Cumbria coalmine plan is ‘backward step’, says Alok Sharma

A mooted new coalmine in Cumbria would be “a backward step”, the UK government’s climate champion has warned before an imminent decision on the controversial plan’s future, expected this week.

Alok Sharma, whose presidency of the Cop26 international climate talks ended last month criticised plans for the mine, which would produce coking coal for steel production.

“Opening a new coalmine will not only be a backward step for UK climate action, but also damage the UK’s hard-won international reputation, through our Cop26 presidency, as a leader in the global fight against climate change,” Sharma tweeted.

The robust intervention by the Tory party’s most respected figure on the climate will stoke further turmoil within the government over energy, the cost of living and green policy.

“The new coalmine [is] expected to create 500 jobs, but [the Local Government Association] says [there is] potential for 6,000 green jobs in Cumbria by 2030,” Sharma tweeted. “[The Committee on Climate Change] has noted the mine would increase CO2 emissions by 0.4Mt [megatonnes] annually [with] clear implications for our legally binding carbon budgets.”

He noted that the main prospective customers for the mine – UK steel producers – had already rejected it. “As a decision on granting permission looms, some facts: 85% of coal produced would be for export, not domestic use – two major UK steel producers won’t necessarily use much of the coal, not least due to its composition and sulphur content.”

Sharma led the UK’s widely lauded presidency of the Cop26 UN climate summit in Glasgow in 2021. He was sacked from the cabinet by Rishi Sunak in September, and his presidency of the Cop26 talks ended last month at Cop27 in Egypt, leaving him as the backbench Tory MP for Reading, but one who wields huge influence as the party’s leading green figure.

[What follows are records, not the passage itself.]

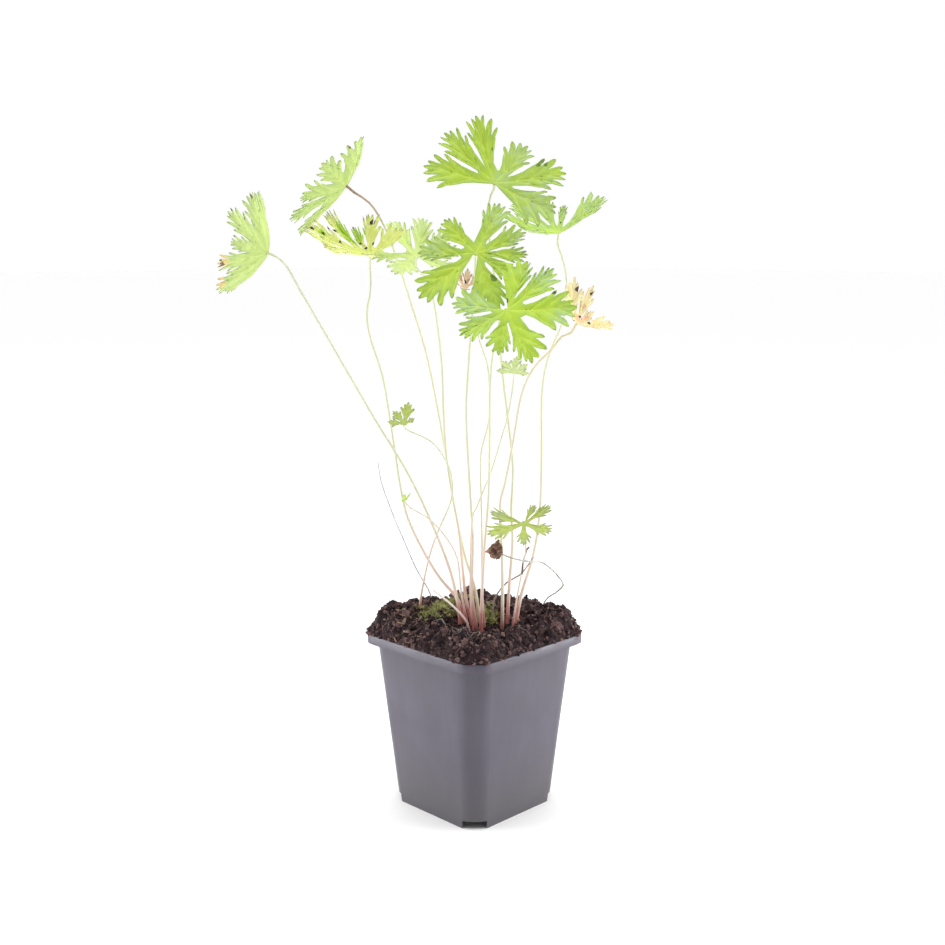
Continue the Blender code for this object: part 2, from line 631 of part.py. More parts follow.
def make_blade(name, leaf, parts, frame):
    """A leaf blade: its cut outline filled, split so that it can bend, lifted and thickened."""
    lobes = leaf["lobes"]
    bm = bmesh.new()
    outline = blade_outline(lobes, leaf["shape"], leaf.get("cut", CUT))
    rim = [bm.verts.new((x, y, 0.0)) for x, y in outline]
    edges = [bm.edges.new((rim[k - 1], rim[k])) for k in range(len(rim))]
    bmesh.ops.triangle_fill(bm, edges=edges, use_beauty=True)
    cell = CELL * max(length for _, length, _ in lobes)
    cuts = int(1 / CELL)
    for axis in (Vector((1.0, 0.0, 0.0)), Vector((0.0, 1.0, 0.0))):
        for k in range(-cuts, cuts + 1):
            bmesh.ops.bisect_plane(
                bm, geom=bm.verts[:] + bm.edges[:] + bm.faces[:], dist=0.05,
                plane_co=axis * (k + CELL_START) * cell, plane_no=axis,
            )
    bmesh.ops.triangulate(bm, faces=bm.faces, quad_method="BEAUTY", ngon_method="BEAUTY")
    for vert in bm.verts:
        vert.co.z = blade_lift(vert.co.x, vert.co.y, lobes)
    bmesh.ops.scale(bm, verts=bm.verts, vec=(MM, MM, MM))
    for face in bm.faces:
        if face.normal.z < 0.0:
            face.normal_flip()
    mesh = bpy.data.meshes.new(name)
    bm.to_mesh(mesh)
    bm.free()
    blade = add_object(name, mesh, parts, frame)
    level, up, out = leaf_axes(leaf["face"])
    place = Matrix((level, up, out)).transposed().to_4x4()
    place.translation = Vector(leaf["at"]) * MM
    blade.matrix_local = place
    body = blade.modifiers.new("Thickness", "SOLIDIFY")
    body.thickness = BLADE_THICK
    body.offset = 0.0
    mesh.materials.append(material(name, leaf["colour"], 0.5))
    smooth(blade, 50.0)


def make_leaf(name, leaf, parts, frame):
    """A leaf: its stalk, from a crown or the soil, and its blade."""
    across, back = leaf["foot"]
    out = leaf_axes(leaf["face"])[2]
    meet = Vector(leaf["at"]) * MM
    tip = meet - out * (BLADE_THICK / 2 + GAP)
    arrival = meet - out * ARRIVAL * MM
    in_soil = not any(near_crown(across, back, crown) for crown in CROWNS.values())
    if in_soil:
        foot_up = soil_level(across, back) - STEM_FOOT
        rise = STEM_FOOT + 0.002
    else:
        foot_up = CROWN_TOP - STALK_FOOT
        rise = STALK_FOOT + 0.002
    foot = Vector((across * MM, back * MM, foot_up))
    points = [foot, foot + Vector((0.0, 0.0, rise))]
    points += [Vector(place) * MM for place in leaf["route"]]
    points += [arrival, tip]
    slim = 0.7 if max(length for _, length, _ in leaf["lobes"]) < SMALL_LEAF else 1.0
    radii = (FOOT_RADIUS * slim, TIP_RADIUS * slim)
    make_stem("stalk_" + name, points, radii, STALK, parts, frame)
    make_blade("blade_" + name, leaf, parts, frame)
    return (across, back, radii[0], foot_up, in_soil)


def near_crown(across, back, crown):
    """Whether a foot stands in a crown."""
    (x, y), (half_x, half_y) = crown
    return ((across - x) / half_x) ** 2 + ((back - y) / half_y) ** 2 < 1.0


def soil_level(across, back):
    """Height of the soil at a place in the plant's frame, in metres."""
    place = Matrix.Rotation(CORNER_ON, 2) @ Vector((across * MM, back * MM))
    return soil_height(place.x, place.y)


def make_loose_stem(name, stem, parts, frame):
    """A dead stem that stands in the soil by itself."""
    across, back = stem["foot"]
    level = soil_level(across, back)
    foot = Vector((across * MM, back * MM, level - STEM_FOOT))
    points = [foot, foot + Vector((0.0, 0.0, STEM_FOOT + 0.0015))]
    points += [Vector(place) * MM for place in stem["route"]]
    radii = [radius * MM for radius in stem["radii"]]
    make_stem(name, points, radii, stem["colour"], parts, frame)
    return (across, back, radii[0] + HOLE_SLACK, foot.z)


def make_stub(parts, frame):
    """The bare pink side shoot of the left crown."""
    across, back = STUB["foot"]
    foot = Vector((across * MM, back * MM, CROWN_TOP - STALK_FOOT))
    points = [foot, foot + Vector((0.0, 0.0, STALK_FOOT + 0.001))]
    points += [Vector(place) * MM for place in STUB["route"]]
    radii = [radius * MM for radius in STUB["radii"]]
    make_stem("stub_pink", points, radii, STUB["colour"], parts, frame)
    return (across, back, radii[0])


def make_clump(parts, frame):
    """The dried, crumpled leaf at the end of the bent stem."""
    bm = bmesh.new()
    bmesh.ops.create_icosphere(bm, subdivisions=3, radius=1.0)
    for vert in bm.verts:
        way = vert.co.normalized()
        folds = CLUMP_FOLDS[1] * noise.noise(way * CLUMP_FOLDS[0] + Vector((3.1, 0.4, 1.7)))
        points = CLUMP_POINTS[1] * noise.noise(way * CLUMP_POINTS[0])
        vert.co = way * (CLUMP_CORE + folds + points)
    half = Vector(CLUMP_HALF) * MM
    bmesh.ops.scale(bm, verts=bm.verts, vec=half)
    clump = add_object("clump_dry", finish(bm, "clump_dry"), parts, frame)
    clump.location = Vector(CLUMP_AT) * MM
    clump.data.materials.append(material("Dried leaf", CLUMP_COLOUR, 0.9))
    smooth(clump, 60.0)


def main():
    """Build the whole plant and its pot."""
    empty_file()
    parts = collection("Potted cranesbill")
    cutters = collection("Cutters")
    stand = add_object("stand", None, parts)
    stand.location = (*POT_AXIS, 0.0)
    frame = add_object("corner_on", None, parts, stand)
    frame.rotation_euler = (0.0, 0.0, CORNER_ON)
    make_pot(parts, cutters, stand)
    feet = [make_leaf(name, leaf, parts, frame) for name, leaf in LEAVES.items()]
    crown_feet = [foot[:3] for foot in feet if not foot[4]] + [make_stub(parts, frame)]
    pegs = [(across, back, radius + HOLE_SLACK, low)
            for across, back, radius, low, in_soil in feet if in_soil]
    pegs += [make_loose_stem(name, stem, parts, frame) for name, stem in STEMS.items()]
    for name, crown in CROWNS.items():
        own = [foot for foot in crown_feet if near_crown(foot[0], foot[1], crown)]
        make_crown(name, parts, cutters, frame, own)
    make_soil(parts, cutters, stand, pegs)
    make_clump(parts, frame)


main()
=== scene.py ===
# %% [markdown]
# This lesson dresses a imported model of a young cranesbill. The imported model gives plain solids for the
# pot, the soil and every leaf. Each step below makes one kind of piece finer, or adds what the solids
# leave out, such as crumbs, moss and hairs. All lengths are metres in the end, but leaves are easier to
# think about in millimetres, so a constant turns one into the other.

# %% Load the imported model
import math
import random

import bmesh
import bpy
from mathutils import Matrix, Vector, kdtree, noise


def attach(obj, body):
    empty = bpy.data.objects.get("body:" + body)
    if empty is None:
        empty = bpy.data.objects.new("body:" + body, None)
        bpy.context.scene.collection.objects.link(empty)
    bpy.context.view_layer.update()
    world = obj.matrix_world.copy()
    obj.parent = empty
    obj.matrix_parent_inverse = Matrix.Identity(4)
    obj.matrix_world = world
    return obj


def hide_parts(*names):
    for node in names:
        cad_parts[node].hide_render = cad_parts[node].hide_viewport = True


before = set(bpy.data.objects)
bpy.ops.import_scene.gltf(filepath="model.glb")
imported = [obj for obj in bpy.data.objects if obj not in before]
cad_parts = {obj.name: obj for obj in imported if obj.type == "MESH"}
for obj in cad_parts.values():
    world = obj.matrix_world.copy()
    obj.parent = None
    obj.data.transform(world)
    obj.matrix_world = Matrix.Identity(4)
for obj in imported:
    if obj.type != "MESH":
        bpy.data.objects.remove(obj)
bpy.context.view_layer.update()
MM = 0.001

# %% [markdown]
# The pot's sides face along X and Y, and its axis stands a little beside the origin, because the leaves
# reach further to one side. The plant is easier to lay out seen corner-on, as from the camera: across,
# back and up. One matrix takes a place from the pot's own axis to the world, and one takes it from the
# corner-on frame to the world.

# %% The pot's frame and the plant's frame
POT_AXIS = Vector((0.0160, 0.0103, 0.0))
CORNER_ON = math.radians(45.0)
TO_POT = Matrix.Translation(POT_AXIS)
TO_PLANT = TO_POT @ Matrix.Rotation(CORNER_ON, 4, "Z")

# %% [markdown]
# A colour picked on a screen is sRGB, but shaders work on linear light, so hex values go through one
# function. Every material below is a small tree of nodes, and one function adds a node, sets what it
# is given, links its inputs and gives back the output that the next node reads. Patterns are sized in
# millimetres, as on the real plant, so another function turns a size into a texture's scale. Most
# colours are tints laid over each other in patches, which one more function does. Each material ends
# in the same way: its colour is linked, one grain makes some places duller than others, and that grain
# or another one gives the bump, so a last function does that for all of them.

# %% Helpers for colours and nodes
SMOOTH = {"interpolation_type": "SMOOTHSTEP"}
COLOURS = {"data_type": "RGBA", "out": 2}


def linear(code):
    """A hex sRGB colour as linear RGBA."""
    parts = [int(code[k:k + 2], 16) / 255.0 for k in (1, 3, 5)]
    return (*(c / 12.92 if c <= 0.04045 else ((c + 0.055) / 1.055) ** 2.4 for c in parts), 1.0)


def per(size_mm):
    """The scale that makes a pattern's lumps about this size on coordinates in metres."""
    return 1.0 / (size_mm * MM)


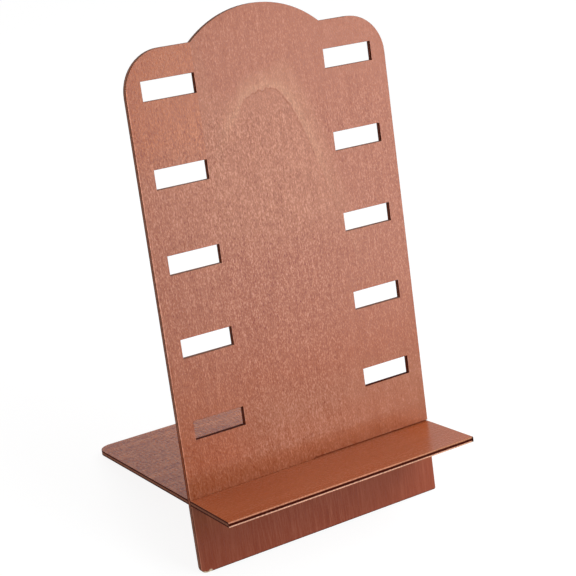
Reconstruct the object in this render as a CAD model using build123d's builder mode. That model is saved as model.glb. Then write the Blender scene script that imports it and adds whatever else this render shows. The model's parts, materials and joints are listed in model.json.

His threat to resign, made to the Observer during the Tory leadership contest, if the UK’s net zero target was ditched, prompted Sunak and Liz Truss to step up their green rhetoric markedly.

His intervention is likely to rally green Tories who are concerned about the impact of the Cumbrian coalmine, which experts have said will do nothing to alleviate the UK’s energy supply crunch and could end up as an expensive white elephant as steel makers increasingly move to low-carbon alternatives, including renewable energy and green furnaces.

But Sunak is also being petitioned by the right wing of his party, who want the new mine for what they say will be new jobs in an area in need of levelling up.

The decision on the mine has been delayed for more than two years. Ministers first gave the green light to the project in 2020, but early in 2021 the government came under severe fire from leading international figures on the climate, ahead of the UK’s presidency of the Cop26 UN climate talks in Glasgow in November 2021.

They said it was “contemptuous” of the government to consider a new coalmine while urging developing countries to stop using coal. Sharma is known to have argued strongly against the mine in cabinet.

The mine was then subject to a public inquiry. A final decision was expected this summer but was put off during the Tory leadership contest, and then put off again while the UK handed over the presidency of the climate talks to Egypt at the Cop27 summit in Sharm el-Sheikh last month.

If the mine is given the green light this week, it will be while the UK is still under green scrutiny on the international stage – the UN Cop15 summit on biodiversity opens this week in Montreal, Canada. The UK has been one of the leading countries pushing for a global commitment to preserve 30% of the planet for wildlife and nature by 2030.

Nicholas Stern, the internationally acclaimed economist who has worked on the climate, development and public policy, also told the Observer the mine would be damaging to the UK and the world in multiple ways.

“Opening a coalmine in the UK now is a serious mistake: economic, social, environmental, financial and political,” he said. “Economically, it is investing in the technologies of the last century, not this, and that is the wrong path to growth.

“Socially, it is pursuing jobs in industries that are on the way out, creating future job insecurity – there are surely better ways to promote employment and levelling up. Environmentally, it is adding to world supply and thus consumption of coal and releasing greenhouse gases, when there is an urgent need to reduce them.

“Financially, it is creating a potential stranded asset. And politically, it is undermining the UK’s authority, leadership and seriousness on the most important global issue of our times.”